Исторические выкладки, к которым прибегает Мальро, отсутствуют у Камю. Но душевная маета, пытка мыслью у его Калигулы проистекают из той же «богооставленности», той же тяги к «самообоженью», той же жажды «спастись», выиграв распрю с обступающим со всех сторон «небытием». Здесь, в опрокинутой, но не отброшенной христианской «сетке» – причина столь, казалось бы, неожиданной приверженности к метафорике Священного Писания, ко всем этим «грехопадениям», «суете сует», «потерянному раю» и «земле обетованной», «падшим ангелам» и «уделу человечьему», с помощью которых он передает вполне мирские эпизоды[25]. Отсюда, наконец, и сама метафизическая рамка, в которую вдвинуто стихийное бунтарство Камю. Подчас самому заурядному случаю он спешит придать бескрайний размах, прослеживает его подобия на материале искусства, гносеологии, науки, экономики, истории и в довершение возводит в ранг всеобщего закона. «Абсурд есть метафизическое положение человека в мире» – не допуская прекословий, гласит «Миф о Сизифе».
В Калигуле с его максималистским «все или ничего», тварь дрожащая или божество, бессмертие или самоуничтожение крепко сидит «христианин навыворот» – охваченный тоской безбожник ницшеанского толка.
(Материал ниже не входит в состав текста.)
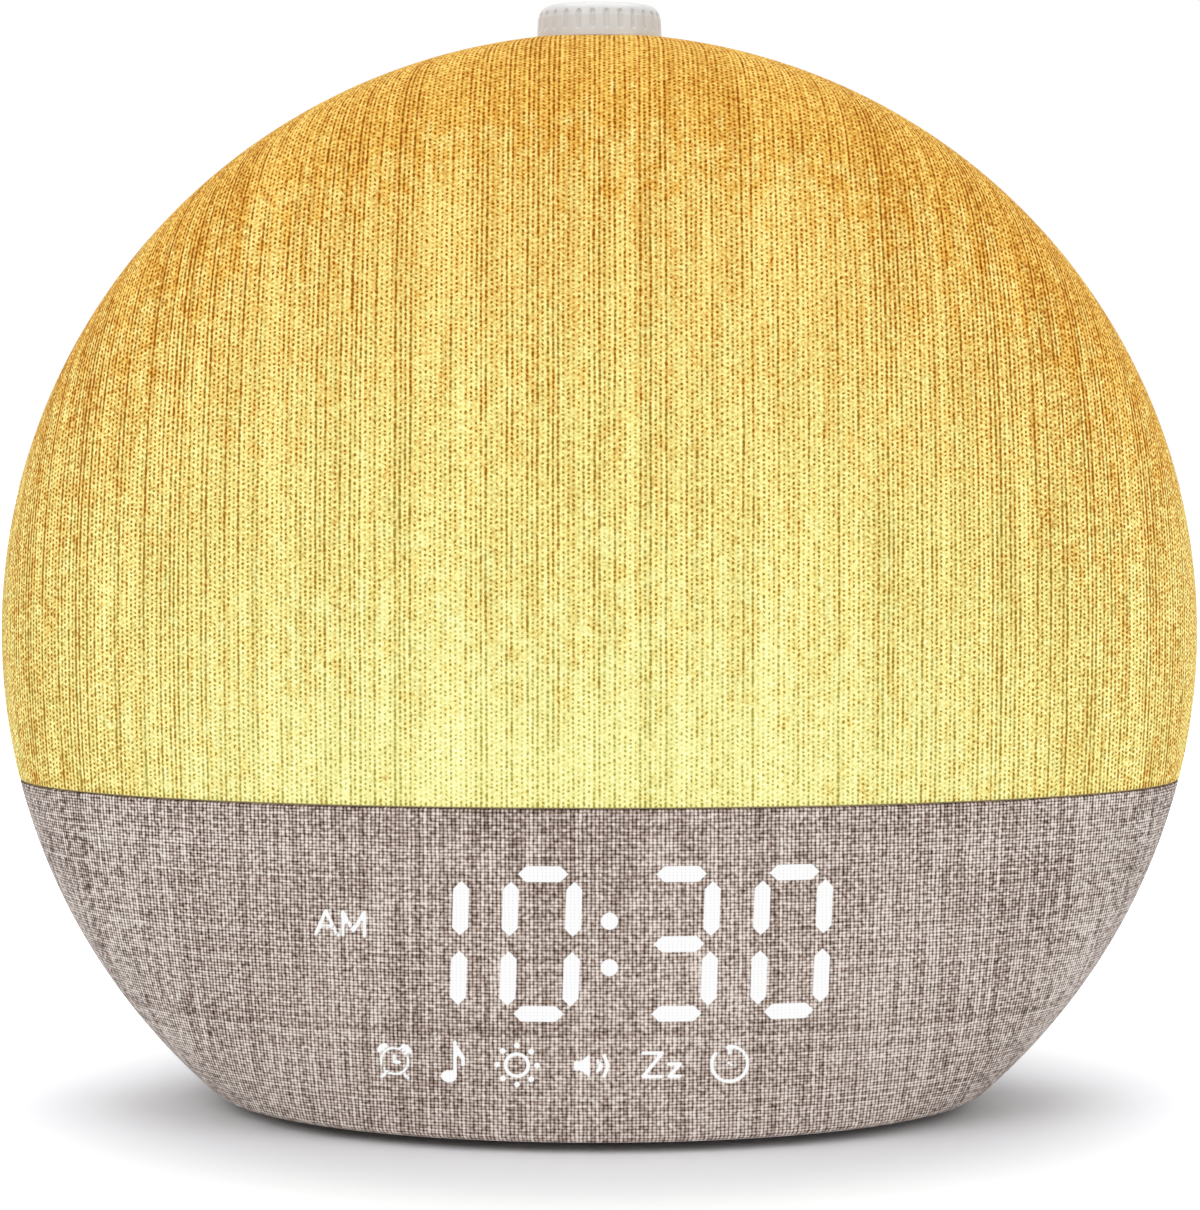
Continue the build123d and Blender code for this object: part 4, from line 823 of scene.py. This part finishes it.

И не случайно, когда пьеса была в 1945 году поставлена[26], зритель, свежо помнивший нашествие таких вот Калигул со свастикой, узнал в блуждающем взоре Жерара Филипа взгляд бесноватого Гитлера. Подстановка и справедливая и нет. При написании текста Камю был далек от замысла создать пьесу с историческим ключом. Тем не менее он как бы сжато проиграл на подмостках мистерию взбесившегося и выморочного безбожия, которое сперва опустошило немало голов, а потом и стран. Калигула бросал в зал признания, перекочевавшие постепенно из утонченно-изысканных эссе в расхожую журналистику и разнесенные по свету громкоговорителями: «Я живу, я уничтожаю, я пользуюсь безумной властью разрушителя, по сравнению с которой власть небесного творца кажется обезьяньим кривляньем. Вот оно – счастье. Вот оно, блаженство: невыносимое освобождение, презрение ко всему, кровь, ненависть вокруг, бесподобное одиночество человека, окидывающего взором всю свою жизнь, непомерная радость безнаказанного убийцы, беспощадная логика, сминающая людские жизни…» (I, 106).
Жить, по таким понятиям, значит убивать. Поглощенный своим, метафизическим сражением с призраками, «рыцарь черты» в отчаянии хватается за лозунг «все дозволено» и присваивает себе право распоряжаться участью ближних так, будто они – пешки. Свобода в погоне за миражами воздвигается на чужих костях – без этих зримых свидетельств, единственных ее трофеев и завоеваний, нет и ее побед. Ополчаясь против смерти, она сеет смерть. Взыскуя невозможного, пускает в ход свою последнюю возможность – нагромождать трупы и под конец швырнуть в общую груду свой собственный труп. Вслед за Достоевским – и в отличие от Ницше – Камю нащупал опаснейший порок этого «поединка с судьбой»: здесь другие не принимаются в расчет[27].